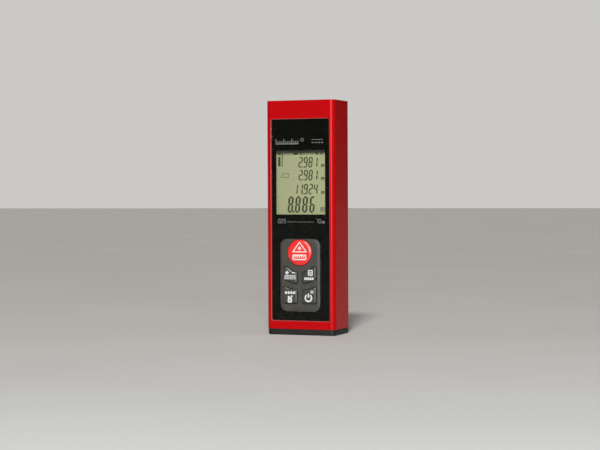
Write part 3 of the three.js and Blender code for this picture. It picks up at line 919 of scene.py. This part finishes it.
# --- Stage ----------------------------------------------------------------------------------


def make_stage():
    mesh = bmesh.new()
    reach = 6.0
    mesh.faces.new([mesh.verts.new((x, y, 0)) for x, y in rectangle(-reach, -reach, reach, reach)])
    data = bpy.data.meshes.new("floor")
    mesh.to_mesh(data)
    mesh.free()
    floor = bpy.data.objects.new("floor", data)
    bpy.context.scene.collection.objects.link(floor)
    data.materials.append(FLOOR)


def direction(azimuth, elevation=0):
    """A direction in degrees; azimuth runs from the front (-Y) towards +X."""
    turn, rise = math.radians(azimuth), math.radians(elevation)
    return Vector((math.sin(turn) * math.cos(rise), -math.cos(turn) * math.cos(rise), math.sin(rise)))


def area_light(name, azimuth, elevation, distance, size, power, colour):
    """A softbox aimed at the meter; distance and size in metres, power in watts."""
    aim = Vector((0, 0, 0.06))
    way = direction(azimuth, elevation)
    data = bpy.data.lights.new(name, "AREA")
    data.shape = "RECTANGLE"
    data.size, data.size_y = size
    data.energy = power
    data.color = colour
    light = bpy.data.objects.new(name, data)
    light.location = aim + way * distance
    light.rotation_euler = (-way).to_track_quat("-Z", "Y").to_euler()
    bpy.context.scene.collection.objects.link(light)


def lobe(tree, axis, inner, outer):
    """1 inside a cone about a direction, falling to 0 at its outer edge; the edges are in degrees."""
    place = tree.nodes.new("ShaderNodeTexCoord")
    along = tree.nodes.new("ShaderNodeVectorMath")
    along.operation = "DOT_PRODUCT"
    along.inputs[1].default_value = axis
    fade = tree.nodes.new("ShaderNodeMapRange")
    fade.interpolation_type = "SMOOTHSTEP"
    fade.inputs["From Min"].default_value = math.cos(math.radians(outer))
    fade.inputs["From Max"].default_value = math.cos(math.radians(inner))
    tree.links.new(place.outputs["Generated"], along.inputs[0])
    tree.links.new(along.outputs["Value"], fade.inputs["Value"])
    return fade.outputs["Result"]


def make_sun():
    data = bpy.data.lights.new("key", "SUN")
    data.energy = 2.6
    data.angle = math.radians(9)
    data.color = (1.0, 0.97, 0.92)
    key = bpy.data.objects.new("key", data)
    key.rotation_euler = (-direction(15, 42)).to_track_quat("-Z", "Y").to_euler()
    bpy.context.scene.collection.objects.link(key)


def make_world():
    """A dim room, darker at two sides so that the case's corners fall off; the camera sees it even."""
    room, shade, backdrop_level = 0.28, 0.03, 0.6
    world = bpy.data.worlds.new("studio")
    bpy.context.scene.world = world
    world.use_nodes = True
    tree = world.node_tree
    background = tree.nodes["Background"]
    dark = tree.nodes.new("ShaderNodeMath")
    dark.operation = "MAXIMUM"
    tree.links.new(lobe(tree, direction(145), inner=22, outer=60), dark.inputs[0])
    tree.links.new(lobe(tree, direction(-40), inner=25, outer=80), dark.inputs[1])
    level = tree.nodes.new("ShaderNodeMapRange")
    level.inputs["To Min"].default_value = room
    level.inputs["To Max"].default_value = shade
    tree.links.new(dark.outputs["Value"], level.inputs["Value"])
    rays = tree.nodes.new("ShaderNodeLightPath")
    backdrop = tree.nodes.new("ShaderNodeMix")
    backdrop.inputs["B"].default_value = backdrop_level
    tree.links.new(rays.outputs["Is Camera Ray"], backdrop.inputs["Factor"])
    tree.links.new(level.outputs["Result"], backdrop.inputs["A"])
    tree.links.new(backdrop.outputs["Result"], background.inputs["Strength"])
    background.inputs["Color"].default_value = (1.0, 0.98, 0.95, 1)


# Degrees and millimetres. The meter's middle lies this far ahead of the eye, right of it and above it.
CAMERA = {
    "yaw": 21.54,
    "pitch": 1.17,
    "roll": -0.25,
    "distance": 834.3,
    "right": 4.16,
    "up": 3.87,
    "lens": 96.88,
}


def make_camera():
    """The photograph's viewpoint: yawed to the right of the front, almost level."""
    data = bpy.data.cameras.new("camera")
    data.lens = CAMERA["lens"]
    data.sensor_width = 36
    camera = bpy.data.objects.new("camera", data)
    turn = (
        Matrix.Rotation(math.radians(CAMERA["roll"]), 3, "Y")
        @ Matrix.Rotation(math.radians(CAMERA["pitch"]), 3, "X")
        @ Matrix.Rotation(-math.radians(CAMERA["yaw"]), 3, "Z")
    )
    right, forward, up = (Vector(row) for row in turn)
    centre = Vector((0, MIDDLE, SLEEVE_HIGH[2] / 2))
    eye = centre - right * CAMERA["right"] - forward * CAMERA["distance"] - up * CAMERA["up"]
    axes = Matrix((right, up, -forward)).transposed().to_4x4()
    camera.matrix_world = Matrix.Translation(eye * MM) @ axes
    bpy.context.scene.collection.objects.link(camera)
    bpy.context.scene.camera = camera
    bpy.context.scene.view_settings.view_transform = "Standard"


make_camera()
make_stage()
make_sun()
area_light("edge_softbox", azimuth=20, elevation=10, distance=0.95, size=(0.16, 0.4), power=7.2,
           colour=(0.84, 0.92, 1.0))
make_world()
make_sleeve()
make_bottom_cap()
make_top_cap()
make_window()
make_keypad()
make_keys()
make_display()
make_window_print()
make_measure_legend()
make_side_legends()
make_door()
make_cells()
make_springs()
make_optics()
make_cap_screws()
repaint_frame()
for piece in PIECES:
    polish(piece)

Exercise: What are the exact lines from the beginning of the material through the line containing "# --- Stage"? Write out those lines alone.

Written solution:
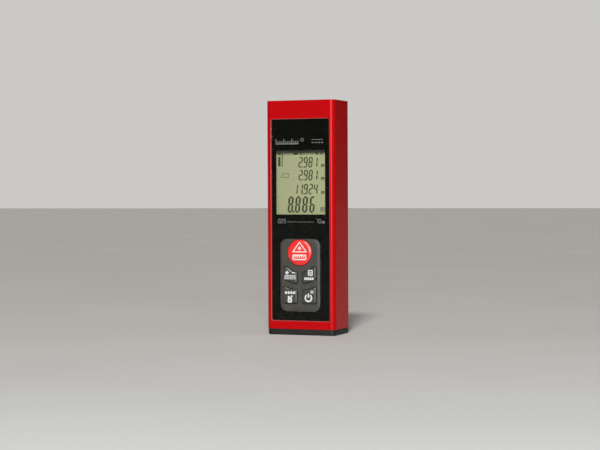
Write part 3 of the three.js and Blender code for this picture. It picks up at line 919 of scene.py. This part finishes it.
# --- Stage ----------------------------------------------------------------------------------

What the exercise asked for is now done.